--- PROBLEM ---
Find the lines holding the word "bodies" and collect them.

--- SOURCE MATERIAL ---
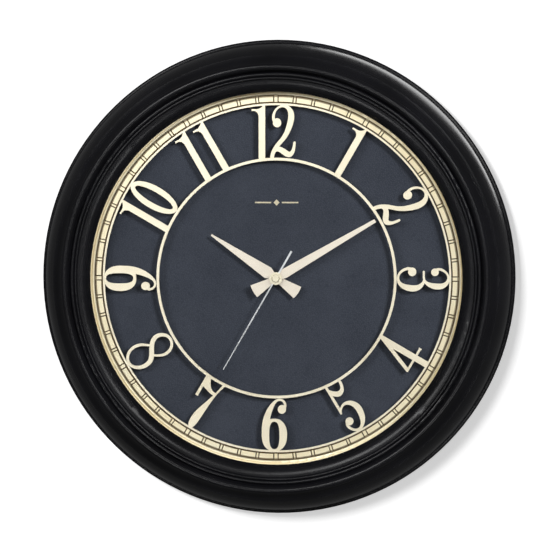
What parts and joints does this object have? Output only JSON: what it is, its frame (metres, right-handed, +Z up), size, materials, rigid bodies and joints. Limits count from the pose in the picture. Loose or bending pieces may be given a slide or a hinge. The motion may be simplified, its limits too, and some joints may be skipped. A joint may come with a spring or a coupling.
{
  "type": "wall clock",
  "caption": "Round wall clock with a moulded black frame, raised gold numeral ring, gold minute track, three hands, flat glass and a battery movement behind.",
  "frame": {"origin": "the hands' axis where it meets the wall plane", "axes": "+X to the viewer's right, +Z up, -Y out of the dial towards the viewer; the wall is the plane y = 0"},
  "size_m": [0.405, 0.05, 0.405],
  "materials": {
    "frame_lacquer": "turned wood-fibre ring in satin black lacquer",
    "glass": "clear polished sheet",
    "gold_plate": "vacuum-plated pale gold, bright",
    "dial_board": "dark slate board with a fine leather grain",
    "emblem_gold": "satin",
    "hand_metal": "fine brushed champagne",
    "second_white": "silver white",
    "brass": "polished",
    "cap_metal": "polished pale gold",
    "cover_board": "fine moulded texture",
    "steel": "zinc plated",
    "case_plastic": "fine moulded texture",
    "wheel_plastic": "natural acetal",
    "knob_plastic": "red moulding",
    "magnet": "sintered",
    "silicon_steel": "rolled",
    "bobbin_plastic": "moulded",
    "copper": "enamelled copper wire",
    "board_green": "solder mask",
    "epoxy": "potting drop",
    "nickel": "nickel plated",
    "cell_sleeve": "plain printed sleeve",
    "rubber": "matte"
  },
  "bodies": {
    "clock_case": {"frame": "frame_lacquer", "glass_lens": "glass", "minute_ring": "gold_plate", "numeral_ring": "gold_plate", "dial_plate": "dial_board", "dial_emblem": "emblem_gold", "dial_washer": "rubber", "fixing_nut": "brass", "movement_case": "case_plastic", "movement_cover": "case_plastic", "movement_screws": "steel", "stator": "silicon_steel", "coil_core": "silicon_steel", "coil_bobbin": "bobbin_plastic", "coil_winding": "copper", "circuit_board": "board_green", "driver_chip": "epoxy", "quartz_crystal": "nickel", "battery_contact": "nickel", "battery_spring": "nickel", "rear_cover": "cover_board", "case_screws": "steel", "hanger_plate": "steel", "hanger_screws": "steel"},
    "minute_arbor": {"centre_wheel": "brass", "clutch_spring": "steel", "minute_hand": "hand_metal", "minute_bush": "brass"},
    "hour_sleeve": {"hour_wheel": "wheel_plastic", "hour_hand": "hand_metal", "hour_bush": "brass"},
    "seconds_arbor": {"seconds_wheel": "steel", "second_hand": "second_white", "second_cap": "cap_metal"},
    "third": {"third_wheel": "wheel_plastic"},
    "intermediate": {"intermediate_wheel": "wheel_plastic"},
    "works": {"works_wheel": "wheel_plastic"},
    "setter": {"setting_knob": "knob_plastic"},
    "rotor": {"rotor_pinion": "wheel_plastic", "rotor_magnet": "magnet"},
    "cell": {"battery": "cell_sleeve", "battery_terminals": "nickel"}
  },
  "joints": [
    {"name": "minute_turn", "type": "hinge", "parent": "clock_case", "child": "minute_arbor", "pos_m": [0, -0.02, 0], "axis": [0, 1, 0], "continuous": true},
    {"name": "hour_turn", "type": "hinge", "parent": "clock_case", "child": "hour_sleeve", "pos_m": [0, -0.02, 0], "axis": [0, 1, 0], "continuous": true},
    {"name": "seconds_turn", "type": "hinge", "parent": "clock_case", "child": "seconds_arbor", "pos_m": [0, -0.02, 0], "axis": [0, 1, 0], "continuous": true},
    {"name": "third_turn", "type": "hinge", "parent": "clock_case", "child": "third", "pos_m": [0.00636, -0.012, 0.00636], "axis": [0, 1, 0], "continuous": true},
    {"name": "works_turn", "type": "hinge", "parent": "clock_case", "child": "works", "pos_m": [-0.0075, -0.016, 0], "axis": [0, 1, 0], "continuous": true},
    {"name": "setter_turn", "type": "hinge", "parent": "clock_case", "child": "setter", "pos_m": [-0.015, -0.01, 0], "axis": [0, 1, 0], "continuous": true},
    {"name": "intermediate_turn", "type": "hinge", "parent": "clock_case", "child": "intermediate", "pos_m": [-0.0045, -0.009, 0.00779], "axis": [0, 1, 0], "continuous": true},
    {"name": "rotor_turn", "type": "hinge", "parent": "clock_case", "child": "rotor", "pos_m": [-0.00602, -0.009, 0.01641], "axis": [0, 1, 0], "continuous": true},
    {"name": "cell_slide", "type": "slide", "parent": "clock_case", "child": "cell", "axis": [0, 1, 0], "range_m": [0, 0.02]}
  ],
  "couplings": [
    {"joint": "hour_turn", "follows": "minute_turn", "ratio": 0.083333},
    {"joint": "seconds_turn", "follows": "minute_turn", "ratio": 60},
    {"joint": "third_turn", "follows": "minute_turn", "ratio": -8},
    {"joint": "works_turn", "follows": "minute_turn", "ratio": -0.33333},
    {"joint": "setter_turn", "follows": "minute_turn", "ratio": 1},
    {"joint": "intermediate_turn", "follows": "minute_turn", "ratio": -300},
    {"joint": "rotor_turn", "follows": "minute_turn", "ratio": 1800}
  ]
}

--- WORKED SOLUTION ---
What parts and joints does this object have? Output only JSON: what it is, its frame (metres, right-handed, +Z up), size, materials, rigid bodies and joints. Limits count from the pose in the picture. Loose or bending pieces may be given a slide or a hinge. The motion may be simplified, its limits too, and some joints may be skipped. A joint may come with a spring or a coupling.
  "bodies": {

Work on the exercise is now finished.